» **Exercise requirements**
Go from the first line to the line with "return rings" and return those lines verbatim, ends included.

» **Dataset section**
◆ ◆ ◆ ◆
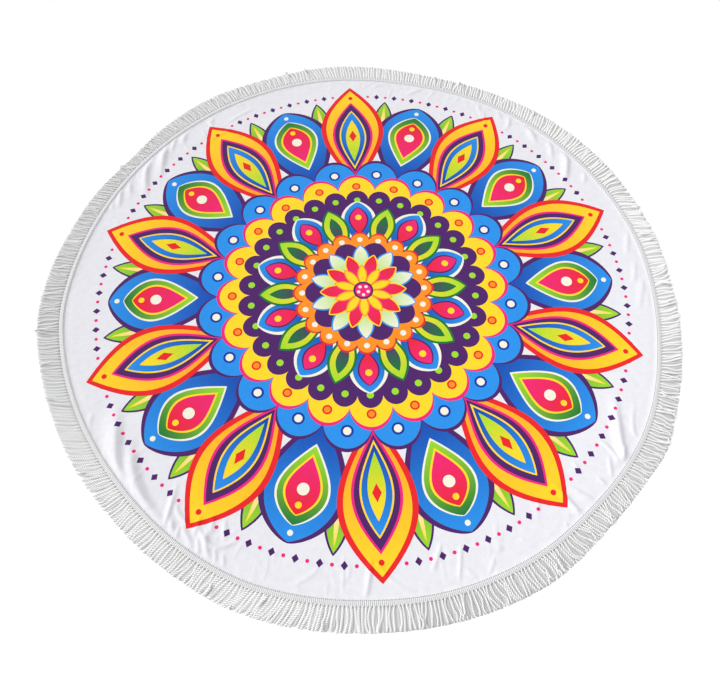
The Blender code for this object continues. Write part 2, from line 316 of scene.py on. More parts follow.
def back_height(places):
    free = smooth((inside_seam(places) - FLAT_HEM) / HEM_FADE)
    return raised(places, FOLDS, 0, FOLD_FADE) * free * UNDERSIDE_LIFT


def rings_of(bands, first_points):
    """The plan of one side of the cloth, ring by ring from the edge inwards: (number of points, places)."""
    rings = []
    share, points = 1.0, first_points
    bearings = np.arange(points) * 360 / points
    rings.append((points, polar(bearings, seam_radius(bearings) + LAP)))
    for band in bands:
        step = (share - band.ends_at) / band.steps
        bearings = np.arange(band.points) * 360 / band.points
        for _ in range(band.steps):
            share -= step
            rings.append((band.points, polar(bearings, (seam_radius(bearings) + LAP) * share)))
    return rings


def faces_between(outer, outer_start, inner, inner_start):
    """Faces from a ring to one inside it that has as many points, or a whole fraction of them."""
    step = outer // inner
    faces = []
    for k in range(inner):
        outside = [outer_start + (k * step + j) % outer for j in range(step + 1)]
        faces.append(outside + [inner_start + (k + 1) % inner, inner_start + k])
    return faces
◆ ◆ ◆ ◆
» **Answer for the task**
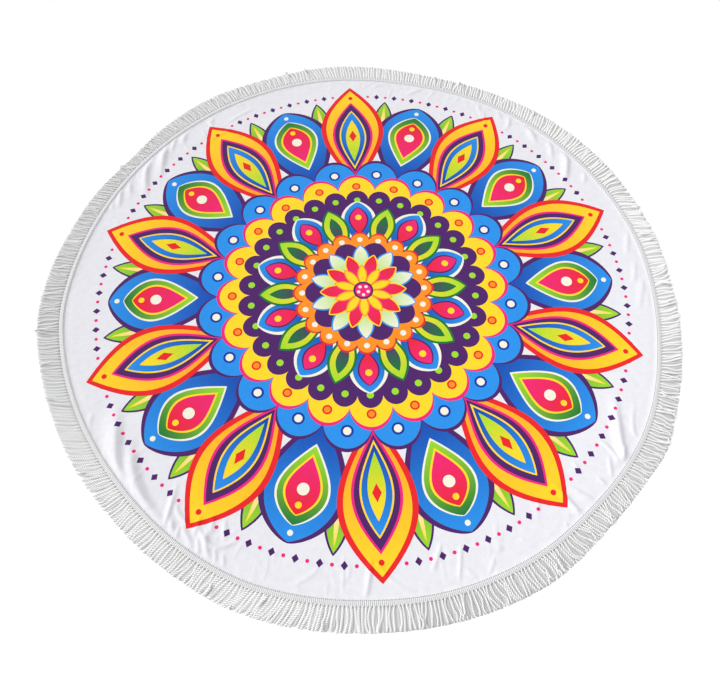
The Blender code for this object continues. Write part 2, from line 316 of scene.py on. More parts follow.
def back_height(places):
    free = smooth((inside_seam(places) - FLAT_HEM) / HEM_FADE)
    return raised(places, FOLDS, 0, FOLD_FADE) * free * UNDERSIDE_LIFT


def rings_of(bands, first_points):
    """The plan of one side of the cloth, ring by ring from the edge inwards: (number of points, places)."""
    rings = []
    share, points = 1.0, first_points
    bearings = np.arange(points) * 360 / points
    rings.append((points, polar(bearings, seam_radius(bearings) + LAP)))
    for band in bands:
        step = (share - band.ends_at) / band.steps
        bearings = np.arange(band.points) * 360 / band.points
        for _ in range(band.steps):
            share -= step
            rings.append((band.points, polar(bearings, (seam_radius(bearings) + LAP) * share)))
    return rings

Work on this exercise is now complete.